Creative license is like a rubber band. It can only be stretched so far before it snaps, injuring the one who is pulling it. In this case, the one doing the pulling is an atheist, Darren Aronofsky. The injury he receives is the laughter of the audience who, strangely enough, fails to make his fictional story to be anything near believable.

I got the impression the audience was really hoping for a great film, but all they got was a load of strange interrogatives. Why are fallen angels helping Noah? Has humanity become so wicked that fallen angels are pleading with God to escape the earth? Since when do fallen rock monsters receive grace? Noah doesn’t allow his two younger sons to take a wife on the ark? Why on earth is there a male stowaway aided by Ham?

These scenes are so incredibly ridiculous that the audience was laughing during what was supposed to be serious scenes in the film. I have never been to a film where the audience laughed out loud AT the foolishness of a story.

As the movie ended and the credits began, laughter from the audience escalated. Someone whom I have never met shouted What Bible was he reading?!

The laughter escalated. As a director, that is perhaps the worst possible reaction one could receive from your audience.

The rubber band of creative license snapped back and hit the Aronofsky in the face.

Snap.

And it’s a shame, too. Because according to Darren Aronofsky, this film was his dream since he was a teenager; now his dream is a joke.

One of the key plot points in the film was Noah’s struggle with mercy. Noah felt that no human being-even his family-deserved to be on the ark or live. Why is Noah able to watch the judgement of God from the safety of God’s own protection? Noah had a front row seat to a foreshadowing of a day yet to come:

The day when God judges the world.

But unlike Aronofsky’s Noah, who was chosen because of his love of creation and inner goodness, the Biblical Noah had no works to offer. His righteousness was credited to him through Christ alone. Noah rightfully had no business being on the ark.

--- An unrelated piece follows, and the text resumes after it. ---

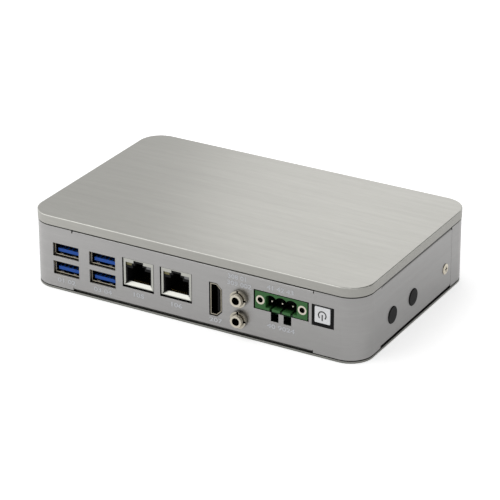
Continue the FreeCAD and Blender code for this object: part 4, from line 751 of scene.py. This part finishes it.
class PC_OT_usb(bpy.types.Operator):
    """Finish the USB sockets"""
    bl_idname = "industrial_pc.usb"
    bl_label = "Finish the USB sockets"

    def execute(self, context):
        look = context.scene.pc_sockets
        # Painted shade darkens the socket insides with depth and in their crevices.
        shell = plated("usb_nickel", look.nickel_colour, gloss=0.26, soft=0.06 * MM, dust=0.4,
                       deep=(1.3, 1.6, 0.97))
        black = moulded("usb_black", look.insert_colour, gloss=0.5, gleam=0.1, deep=(1.0, 4.0, 0.9))
        tongue = moulded("usb_tongue_blue", look.tongue_colour, gloss=0.4, soft=0.08 * MM, dust=0.4,
                         gleam=0.3)
        gold = plated("contact_gold", look.gold_colour, gloss=0.2, dust=0.6, deep=(0.5, 4.0, 0.85))
        for number in (1, 2):
            dress(shell, f"usb_{number}_shell")
            dress(black, f"usb_{number}_core")
            dress(tongue, f"usb_{number}_tongues")
            dress(gold, f"usb_{number}_contacts")
            self.make_springs(context, look, number, shell)
        return {"FINISHED"}

    def make_springs(self, context, look, number, material):
        """Two springs in the floor and two in the roof of each opening."""
        values = {"Width": look.spring_width, "Length": SPRING_LENGTH, "Sheet": look.spring_sheet,
                  "Bulge": look.spring_bulge, "Count": 2, "Pitch": SPRING_PITCH, "Material": material}
        x = middle(f"usb_{number}_shell").x
        meshes = []
        for level in USB_LEVELS:
            floor = level - USB_OPENING / 2 + USB_SHEET
            roof = floor + USB_OPENING - 2 * USB_SHEET
            for place in (turned(x, SPRING_DEPTH, floor), turned(x, SPRING_DEPTH, roof, ("Y", 180))):
                meshes.append(grown(context, "leaf_springs", spring_tree, values, place))
        name = f"usb_{number}_springs"
        add_piece(name, joined(name, meshes), material)


class PC_OT_network(bpy.types.Operator):
    """Finish the network sockets"""
    bl_idname = "industrial_pc.network"
    bl_label = "Finish the network sockets"

    def execute(self, context):
        look = context.scene.pc_sockets
        # Painted shade darkens the shield and the housing with depth inside the socket.
        shield = plated("network_shield_tin", look.shield_colour, gloss=0.3, soft=0.08 * MM,
                        deep=(3.0, 3.0, 0.9))
        black = moulded("network_black", look.insert_colour, gloss=0.5, gleam=0.15, deep=(1.0, 6.0, 0.9))
        gold = plated("network_contact_gold", look.gold_colour, gloss=0.2)
        for number in (1, 2):
            dress(shield, f"lan_{number}_shield")
            dress(black, f"lan_{number}_housing")
            dress(gold, f"lan_{number}_contacts")
        dress(moulded("link_lamp_lens", tint(112, 104, 40), gloss=0.2, coat=0.5), "lan_link_lamps")
        dress(moulded("activity_lamp_lens", tint(120, 120, 122), gloss=0.2, coat=0.5),
              "lan_activity_lamps")
        return {"FINISHED"}


class PC_OT_hdmi(bpy.types.Operator):
    """Finish the HDMI socket"""
    bl_idname = "industrial_pc.hdmi"
    bl_label = "Finish the HDMI socket"

    def execute(self, context):
        look = context.scene.pc_sockets
        # Painted shade darkens the shell and the core with depth inside the socket.
        dress(plated("hdmi_nickel", tint(162, 156, 142), gloss=0.24, soft=0.08 * MM, dust=0.4,
                     deep=(0.7, 1.4, 0.97)), "hdmi_shell")
        dress(moulded("hdmi_black", look.insert_colour, gloss=0.5, gleam=0.1, deep=(1.5, 4.0, 0.8)),
              "hdmi_core")
        dress(plated("hdmi_contact_gold", look.gold_colour, gloss=0.2), "hdmi_contacts")
        return {"FINISHED"}


class PC_OT_audio(bpy.types.Operator):
    """Finish the audio jacks"""
    bl_idname = "industrial_pc.audio"
    bl_label = "Finish the audio jacks"

    def execute(self, context):
        look = context.scene.pc_sockets
        # Painted shade darkens the sides of the nuts and barrels close to the front wall.
        bright = plated("audio_bright_nickel", tint(198, 192, 178), gloss=0.2, soft=0.15 * MM, reach=3.5,
                        dust=0.95, clear=0.95)
        dress(bright, "audio_barrels", "audio_nuts")
        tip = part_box("audio_barrels")[0].y - FRONT_FACE
        x = middle("audio_barrels").x
        values = {"Radius": THREAD_RADIUS, "Pitch": look.thread_pitch, "Turns": THREAD_TURNS,
                  "Depth": look.thread_depth, "Material": bright}
        threads = [grown(context, "thread_ridge", thread_tree, values,
                         turned(x, tip + THREAD_START, level, ("X", -90))) for level in AUDIO_LEVELS]
        add_piece("audio_threads", joined("audio_threads", threads), bright)
        dress(moulded("audio_black", look.insert_colour, gloss=0.5), "audio_body")
        return {"FINISHED"}


class PC_OT_terminal(bpy.types.Operator):
    """Finish the terminal header and the board that carries it"""
    bl_idname = "industrial_pc.terminal"
    bl_label = "Finish the terminal header"

    def execute(self, context):
        look = context.scene.pc_sockets
        # Edges painted lighter, part wear and part painted highlight; painted shade darkens the cavity with
        # depth.
        dress(moulded("terminal_green", look.terminal_colour, gloss=0.42, soft=0.15 * MM,
                      worn=(tint(110, 160, 104), 0.4), gleam=0.3, deep=(0.6, 3.4, 0.97)), "dc_header")
        tin = plated("terminal_tin", tint(204, 198, 184), gloss=0.22, reach=2.0)
        dress(tin, "dc_pins", "dc_flange_nuts")
        low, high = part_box("dc_pins")
        values = {"Size": PIN_SIZE, "Length": look.tip_length, "Count": 3,
                  "Pitch": (high.x - low.x - PIN_SIZE) / 2, "Material": tin}
        tips = grown(context, "pin_tips", tip_tree, values,
                     turned((low.x + high.x) / 2, low.y - FRONT_FACE, high.z - PIN_SIZE / 2, ("X", 90)))
        add_piece("dc_pin_tips", joined("dc_pin_tips", [tips]), tin)
        return {"FINISHED"}


class PC_OT_button(bpy.types.Operator):
    """Finish the power button"""
    bl_idname = "industrial_pc.button"
    bl_label = "Finish the power button"

    def execute(self, context):
        look = context.scene.pc_button
        dress(moulded("button_black", look.surround_colour, gloss=0.4, soft=0.2 * MM, gleam=0.12),
              "button_surround")
        dress(moulded("button_pale", look.cap_colour, gloss=0.3, contrast=0.04, coat=0.2),
              "button_cap")
        dress(moulded("symbol_ink", look.symbol_colour, gloss=0.5), "button_symbol")
        dress(moulded("switch_black", look.surround_colour, gloss=0.5), "switch_base")
        dress(moulded("plunger_red", tint(150, 60, 55), gloss=0.45), "switch_plunger")
        return {"FINISHED"}


DIGIT_SHARE = 0.7
INK_SPREAD = 0.07 * MM
INK_SHEET = 0.02 * MM
INK_LIFT = 0.03 * MM


class PC_OT_marks(bpy.types.Operator):
    """Print plain numbers beside the sockets"""
    bl_idname = "industrial_pc.marks"
    bl_label = "Print the numbers"

    def execute(self, context):
        look = context.scene.pc_sockets
        # Text, the node it stands beside, and X from that node's middle, height above the floor and width,
        # all three in millimetres
        rows = [("01 02", "usb_1_shell", 0.0, 4.9, 9.5), ("03 04", "usb_2_shell", 0.0, 4.9, 9.5),
                ("105", "lan_1_shield", 0.0, 7.1, 5.5), ("106", "lan_2_shield", 0.0, 7.1, 5.5),
                ("207", "hdmi_shell", 0.0, 4.9, 6.5), ("308 01", "audio_nuts", -1.0, 27.9, 9.0),
                ("309 002", "audio_nuts", -0.2, 24.8, 12.0), ("41 42 43", "dc_header", -0.3, 27.0, 13.0),
                ("40 9024", "dc_header", 0.0, 8.9, 13.6)]
        meshes = []
        for text, node, aside, z, width in rows:
            mesh = self.number_mesh(context, text, look.mark_height)
            wide = [corner.co.x for corner in mesh.vertices]
            mesh.transform(Matrix.Scale(width * MM / (max(wide) - min(wide)), 4, (1, 0, 0)))
            mesh.transform(turned(middle(node).x + aside * MM, -INK_LIFT, z * MM, ("X", 90)))
            meshes.append(mesh)
        ink = moulded("number_ink", look.mark_colour, gloss=0.55, contrast=0.06, dust=0.2)
        add_piece("front_numbers", joined("front_numbers", meshes), ink)
        return {"FINISHED"}

    def number_mesh(self, context, text, height):
        """Digits as a thin mesh in the XY plane, centred on the origin."""
        curve = bpy.data.curves.new("number", "FONT")
        curve.body = text
        curve.size = height / DIGIT_SHARE
        curve.offset = INK_SPREAD
        curve.align_x = "CENTER"
        curve.align_y = "CENTER"
        curve.extrude = INK_SHEET
        curve.resolution_u = 3
        item = bpy.data.objects.new("number", curve)
        context.scene.collection.objects.link(item)
        context.view_layer.update()
        graph = context.evaluated_depsgraph_get()
        mesh = bpy.data.meshes.new_from_object(item.evaluated_get(graph))
        bpy.data.objects.remove(item)
        bpy.data.curves.remove(curve)
        return mesh


class PC_OT_inside(bpy.types.Operator):
    """Finish the boards and the parts on them"""
    bl_idname = "industrial_pc.inside"
    bl_label = "Finish the inside"

    def execute(self, context):
        # Painted shade darkens the boards where parts stand close by.
        dress(moulded("board_green", tint(28, 92, 56), gloss=0.35, contrast=0.2, reach=9.0, dust=0.95),
              "mainboard", "power_board", "memory_module", "drive_module")
        dress(moulded("chip_black", tint(40, 40, 42), gloss=0.45), "processor", "inductors")
        dress(moulded("socket_black", tint(24, 24, 25), gloss=0.5), "memory_socket", "drive_socket",
              "cell_holder", "board_link")
        dress(moulded("thermal_grey", tint(150, 158, 166), gloss=0.8), "thermal_pad")
        dress(brushed("heat_block_aluminium", tint(200, 200, 202), (60.0, 3000.0, 60.0)), "heat_block")
        dress(plated("cell_steel", tint(214, 214, 212), gloss=0.28), "coin_cell")
        dress(plated("can_aluminium", tint(206, 206, 208), gloss=0.35), "capacitors")
        return {"FINISHED"}


class PC_PT_panel(bpy.types.Panel):
    """Lists the pieces and their settings"""
    bl_idname = "PC_PT_panel"
    bl_label = "Industrial PC"
    bl_space_type = "VIEW_3D"
    bl_region_type = "UI"
    bl_category = "Industrial PC"

    def draw(self, context):
        for operator in STEPS:
            self.layout.operator(operator.bl_idname, text=operator.bl_label)
        for name, settings in SETTINGS.items():
            box = self.layout.box()
            group = getattr(context.scene, name)
            for field in settings.__annotations__:
                box.prop(group, field)


STEPS = (PC_OT_stage, PC_OT_lid, PC_OT_shells, PC_OT_fixings, PC_OT_usb, PC_OT_network, PC_OT_hdmi,
         PC_OT_audio, PC_OT_terminal, PC_OT_button, PC_OT_marks, PC_OT_inside)
SETTINGS = {"pc_case": CaseFinish, "pc_sockets": SocketFinish, "pc_button": ButtonFinish,
            "pc_studio": StudioSettings}


def register():
    for kind in (*SETTINGS.values(), *STEPS, PC_PT_panel):
        bpy.utils.register_class(kind)
    for name, kind in SETTINGS.items():
        setattr(bpy.types.Scene, name, PointerProperty(type=kind))


def unregister():
    for name in SETTINGS:
        delattr(bpy.types.Scene, name)
    for kind in reversed((*SETTINGS.values(), *STEPS, PC_PT_panel)):
        bpy.utils.unregister_class(kind)


def main():
    """Run every step."""
    register()
    for step in STEPS:
        family, action = step.bl_idname.split(".")
        if getattr(getattr(bpy.ops, family), action)() != {"FINISHED"}:
            raise RuntimeError(f"{step.bl_label} did not finish")


if __name__ == "__main__":
    main()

That plot point would have been tremendous and completely worth exploring, unperverted by the distractions, if told within the bounds of creative license. Instead, the target audience is treated to Aronofsky’s middle finger. The response was mockery–not applause. Laughter–and not awe.

Perhaps that is a good thing. Perhaps Hollywood now knows its limits when retelling stories in which the audience holds dear. Even fairy tales have to retain some resemblance to the core of their parent story. The Wizard of Oz can become Wicked. Sleeping Beauty can be seen through the eyes of Maleficent. And Superman can be seen through the town of Smallville. But in each of these instances, the new story holds in high regard-and only serves to compliment-the original.

This is the balance of trust a director and an audience share in recreating beloved classics. And this was not just missing from Noah.

It was not even on the same boat.

But then again, maybe Aronofsky just assumed that after years of Christians purchasing blasphemous Precious Moment versions of Noah from their own bookstores and decorating their own nurseries, that Christians just didn’t care how it was portrayed.

Thankfully, the laughter says otherwise.